Kepala Bapanas itu menyebut pihaknya memiliki peran dalam menghubungkan para petani dan peternak dengan masyarakat. Selain itu, Bapanas juga berfungsi dalam mengatur harga acuan pembelian dan penjualan agar seluruh pihak dapat diuntungkan.
“Nah tugas Bapanas sebenarnya menghubungkan antara produksi petani dan peternak, sehingga dapat di offtake dengan harga yang baik. Kami itu kan organisasi yang ramping, tapi mengatur regulasi harga acuan pembelian dan penjualan, berapa stok yang harus dimiliki pemerintah, itu kami. Kalau keinginan Bapak Presiden Joko Widodo itu, jangan sampai harga di petaninya jatuh, jangan sampai daya beli masyarakatnya turun. Inflasi hari ini 3,63 untuk volatile food, lalu total inflasi hanya 2,13 (tahunan). Ini keren. Ini kerja keras dan karya secara bersama-sama,” ujarnya.

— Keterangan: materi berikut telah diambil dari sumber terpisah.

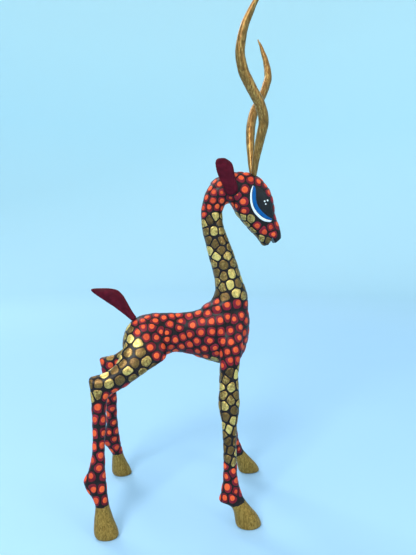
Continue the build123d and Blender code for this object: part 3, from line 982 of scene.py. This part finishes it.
# ---- the fixed pieces --------------------------------------------------------------------
def corners(x_low, x_high, z_low, z_high):
    """The outline of a rectangle in x and z."""
    return [(x_low, z_low), (x_high, z_low), (x_high, z_high), (x_low, z_high)]


# The line between neck and head, from the back of the seat round under the muzzle, as (x, z).
HEAD_LINE = [(-FAR, HEAD_SEAT_Z), (36.0, HEAD_SEAT_Z), (40.0, MUZZLE_Z), (FAR, MUZZLE_Z)]
# Each piece's outline as (x, z), and its lowest and highest y.
PIECES = {
    "torso": (corners(-FAR, FAR, -FAR, NECK_SEAT_Z), -BODY_HALF, BODY_HALF),
    "neck": ([(-FAR, NECK_SEAT_Z), (FAR, NECK_SEAT_Z), *reversed(HEAD_LINE)], -FAR, FAR),
    "head": ([*HEAD_LINE, (FAR, FAR), (-FAR, FAR)], -FAR, FAR),
}
for side, side_name in SIDE_NAMES.items():
    low, high = sorted((side * BODY_HALF, side * FAR))
    PIECES[f"foreleg_{side_name}"] = (corners(WAIST_X, FAR, -FAR, NECK_SEAT_Z), low, high)
    PIECES[f"hindleg_{side_name}"] = (corners(-FAR, WAIST_X, -FAR, NECK_SEAT_Z), low, high)


def holes_of(name):
    """The drilled holes that open into a fixed piece."""
    drills = []
    for plug, (middle, direction, radius) in PEG_STARTS.items():
        if name == ("torso" if plug == "tail" else "head"):
            stop = PEG_REACH[plug] + HOLE_OVERRUN
            drills.append((middle, direction, -HOLE_END_ROOM, stop, radius + PEG_GAP))
    return drills


HOOF_FADE = 5.0
for name, (outline, y_low, y_high) in PIECES.items():
    piece = new_object(f"{name}_wood", whole.data.copy())
    piece.data.materials.clear()
    piece.data.materials.append(ground)
    cut(piece, prism(outline, y_low, y_high, ground), "INTERSECT")
    for middle, direction, start, stop, radius in holes_of(name):
        cut(piece, bar(middle, direction, start, stop, radius, wood), "DIFFERENCE")
    points = points_of(piece.data)
    above = coronet(points, np.full(len(points), LIMBS.index(name)))
    below = np.clip(-above, -HOOF_FADE, HOOF_FADE)
    piece.data.attributes.new("hoof", "FLOAT", "POINT").data.foreach_set("value", below)
    shaded(piece)
    stand_in(piece, "root", "carved_wood_black", name)
bpy.data.objects.remove(whole)


# ---- horns, ears and tail ----------------------------------------------------------------
FINISHES = {"horn": horn_gold, "ear": plum, "tail": plum}
SLOTS = {"horn": "horn_gold", "ear": "plum_paint", "tail": "plum_paint"}
for name, (middle, direction, radius) in PEG_STARTS.items():
    kind = name.split("_")[0]
    piece = remeshed(joined_copy(f"{name}_wood", [name]), PLUG_VOXEL)
    smoothed(piece, soft_rounds=2, firm_rounds=3)
    unevened(piece, wave=6.0, reach=0.14, calm_points=[SEATS[name], middle], calm_radius=9.0)
    piece.data.materials.clear()
    piece.data.materials.append(FINISHES[kind])
    piece.data.materials.append(wood)
    centres = np.empty(len(piece.data.polygons) * 3)
    piece.data.polygons.foreach_get("center", centres)
    away = centres.reshape(-1, 3) / MM - middle
    travel = away @ direction
    across = np.linalg.norm(away - travel[:, None] * direction, axis=1)
    bare = (across < radius + PEG_SKIN) & (travel < PEG_REACH[name] - SEAT_DEPTH)
    piece.data.polygons.foreach_set("material_index", bare.astype(np.int32))
    shaded(piece, 60)
    stand_in(piece, name, SLOTS[kind], name)


# ---- the floor, the lights and the camera ------------------------------------------------
def backdrop():
    """A pale round floor that sweeps up into a wall all round, with painted shade and painted light
    in its colour: darker blue over the middle of the floor, paler blue up the wall.
    """
    made = Finish("pale_backdrop", 0.9, specular=0.1)
    cloud = made.grain(400, detail=2)
    # painted shade and light: a darker blue over the middle of the floor blends out to a paler blue
    # up the wall
    low = made.ramp(cloud, (0.3, (0.345, 0.565, 0.77)), (0.7, (0.360, 0.580, 0.79)))
    away = made.node("ShaderNodeVectorMath", {0: made.coordinates}, operation="LENGTH").outputs[1]
    made.paint(made.mixed(made.range(away, 0.5, 3.0, 0, 1), low, (0.61, 0.88, 0.96)))
    bend, reach, height, sides = 1.0, 1.6, 2.4, 96  # in metres
    turns = np.linspace(0, math.pi / 2, 20)
    sweep = [(reach + bend * math.sin(t), bend - bend * math.cos(t)) for t in turns]
    profile = [(0.4, 0.0), (1.0, 0.0), *sweep, (reach + bend, height)]
    bm = bmesh.new()
    centre = bm.verts.new((0, 0, 0))
    rings = []
    turns = [2 * math.pi * step / sides for step in range(sides)]
    for radius, z in profile:
        rings.append([bm.verts.new((radius * math.cos(t), radius * math.sin(t), z)) for t in turns])
    for step in range(sides):
        after = (step + 1) % sides
        bm.faces.new((centre, rings[0][step], rings[0][after])).smooth = True
        for inner, outer in zip(rings, rings[1:]):
            bm.faces.new((inner[step], outer[step], outer[after], inner[after])).smooth = True
    mesh = bpy.data.meshes.new("floor")
    bm.to_mesh(mesh)
    bm.free()
    mesh.materials.append(made.material)
    return new_object("floor", mesh)


def soft_light(name, place, size, power):
    """A square area light that faces the figure, in metres and watts."""
    light = bpy.data.lights.new(name, "AREA")
    light.shape = "SQUARE"
    light.size = size
    light.energy = power
    made = bpy.data.objects.new(name, light)
    made.visible_camera = False
    made.location = place
    made.rotation_euler = (MIDDLE - Vector(place)).to_track_quat("-Z", "Y").to_euler()
    bpy.context.scene.collection.objects.link(made)


floor = backdrop()
MIDDLE = Vector((0, 0, 0.19))
soft_light("key", (-0.55, -0.95, 0.95), 0.5, 13)
soft_light("fill", (1.1, -1.1, 0.85), 0.6, 4.5)
soft_light("rim", (-0.9, 0.9, 1.5), 0.6, 11)
world = bpy.data.worlds.new("pale")
world.use_nodes = True
sky = world.node_tree.nodes["Background"].inputs
sky["Color"].default_value = (1.0, 0.98, 0.96, 1)
sky["Strength"].default_value = 0.95
bpy.context.scene.world = world

CAMERA_PLACE = Vector((-8.09, -326.04, 203.0))
CAMERA_HEADING = Vector((0.0765, 0.9946, -0.0698))
camera_data = bpy.data.cameras.new("camera")
camera_data.lens = 26.98
camera_data.sensor_width = 36
camera_data.clip_start = 0.01
camera = bpy.data.objects.new("camera", camera_data)
camera.location = CAMERA_PLACE * MM
camera.rotation_euler = CAMERA_HEADING.to_track_quat("-Z", "Y").to_euler()
bpy.context.scene.collection.objects.link(camera)
bpy.context.scene.camera = camera
bpy.context.scene.view_settings.view_transform = "Standard"
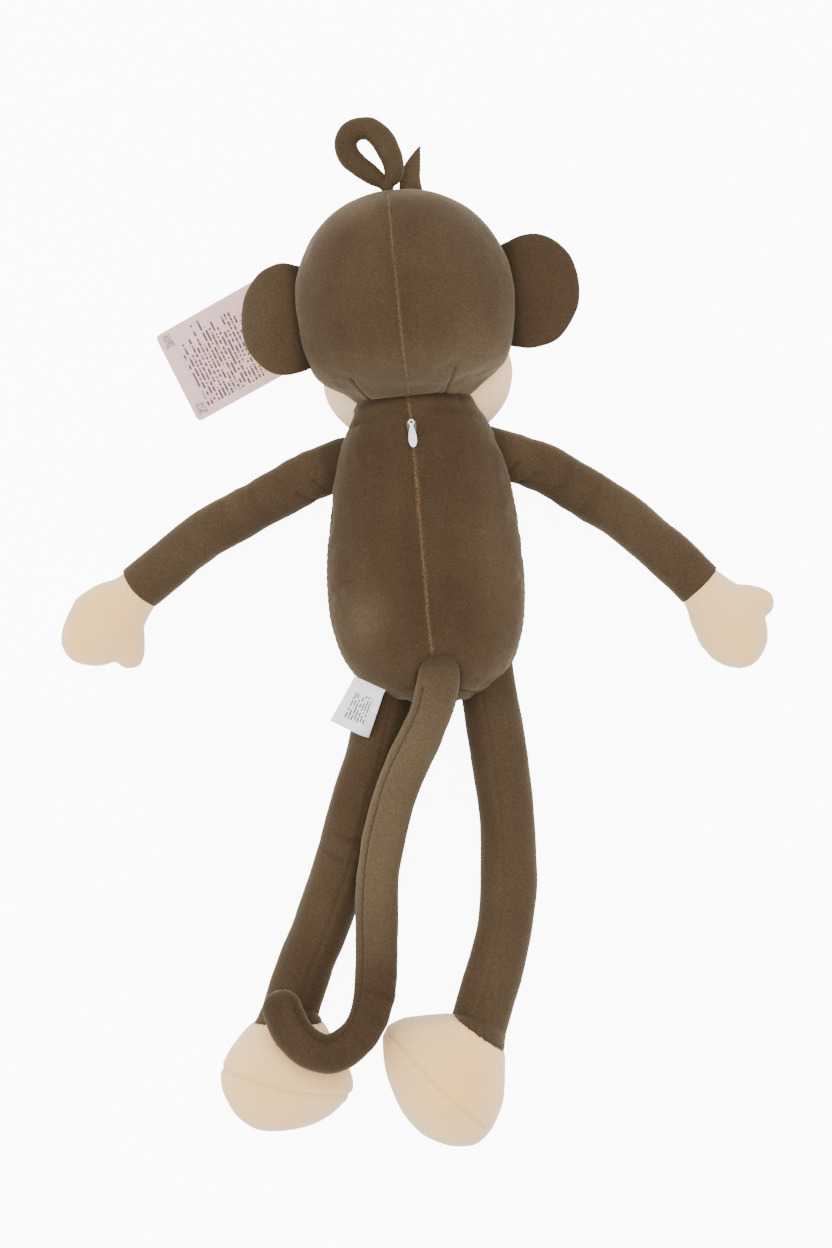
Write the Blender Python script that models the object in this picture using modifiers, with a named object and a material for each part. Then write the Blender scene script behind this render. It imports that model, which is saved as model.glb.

Lebih lanjut, Arief mengatakan pihaknya turut berfokus pada membantu penanganan pangan yang masa simpannya pendek atau cepat busuk seperti cabai, bawang merah, dan daging ayam. Dengan menyalurkan sarana prasarana (sarpras) logistik pangan total sebanyak 42 unit mampu membuat masa simpan pangan jadi lebih panjang tanpa mengurangi kualitas.
Sejak tahun 2022, Bapanas telah menyalurkan 19 sarpras ke 8 provinsi antara lain 7 cold storage chiller, 6 reefer container, 3 air blast freezer, dan 3 heat pump. Di 2023 kembali dilanjutkan penyaluran 11 sarpras di 8 provinsi berupa 4 cold storage chiller, 3 reefer container, 3 air blast freezer, dan 1 heat pump dryer. Sementara di 2024, telah ada alokasi sebanyak 12 unit antara lain 2 cold storage chiller, 5 reefer container, dan 5 air blast freezer.